Recently I’ve discovered the works of Edna St Vincent Millay, and I have already briefly analysed one of her sonnets here. I’ve also translated her poem, Thursday, from A Few Figs from Thistles (1922).

But I must admit, I have fallen for Four Sonnets from the mentioned 1922 collection, and especially for the sonnet no. 3. I must also admit that, as I’m writing this, I’m still very much affected by this poem. I read it as a declaration of a free-spirited woman of her love for an equally free-spirited man, or better else – to liberate ourselves of any gender connotations – a declaration of a free-spirited individual to their soulmate. I am aware that the words Millay uses to describe the object of her affection – ‘wanton’, ‘light’, ‘false’, ‘more changeful than the tide’ – do not exactly conjure an image of a nice, reliable person. But Millay projects herself as ‘faithful to love’s self alone’ and asserts that she would desert her beloved and seek another with the same ease – a hardly better image. Yet she’s not to do so because they challenge each other, their freedom constantly makes them rediscover themselves and one other, and their love for freedom ultimately binds them together.

Oh, think not I am faithful to a vow!
Faithless am I save for love’s self alone.

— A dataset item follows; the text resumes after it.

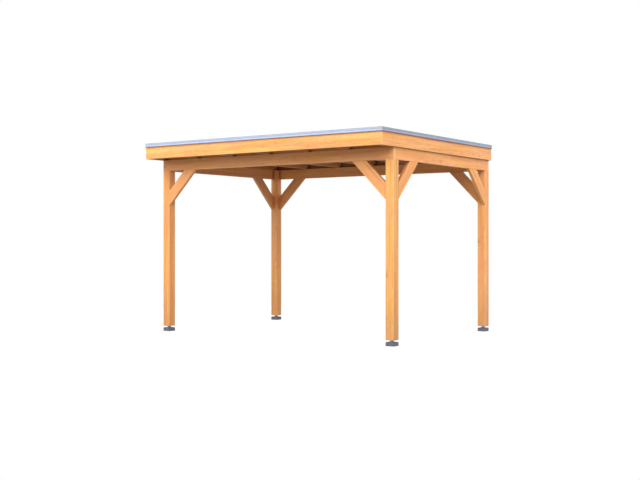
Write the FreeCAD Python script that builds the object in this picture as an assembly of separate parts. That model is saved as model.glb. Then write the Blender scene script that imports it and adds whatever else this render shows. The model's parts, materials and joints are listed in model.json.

Were you not lovely, I would leave you now:
After the feet of beauty fly my own.
Were you still not my hunger’s rarest food
And water ever to my wildest thirst,
I would desert you – think not, but I would! –
And seek another as I sought you first.
But you are mobile as the veering air,
And all your charms more changeful than the tide,
Wherefore to be inconstant is no care:
I have but to continue at your side.
So wanton, light and false, my love, are you,
I am most faithless when I most am true.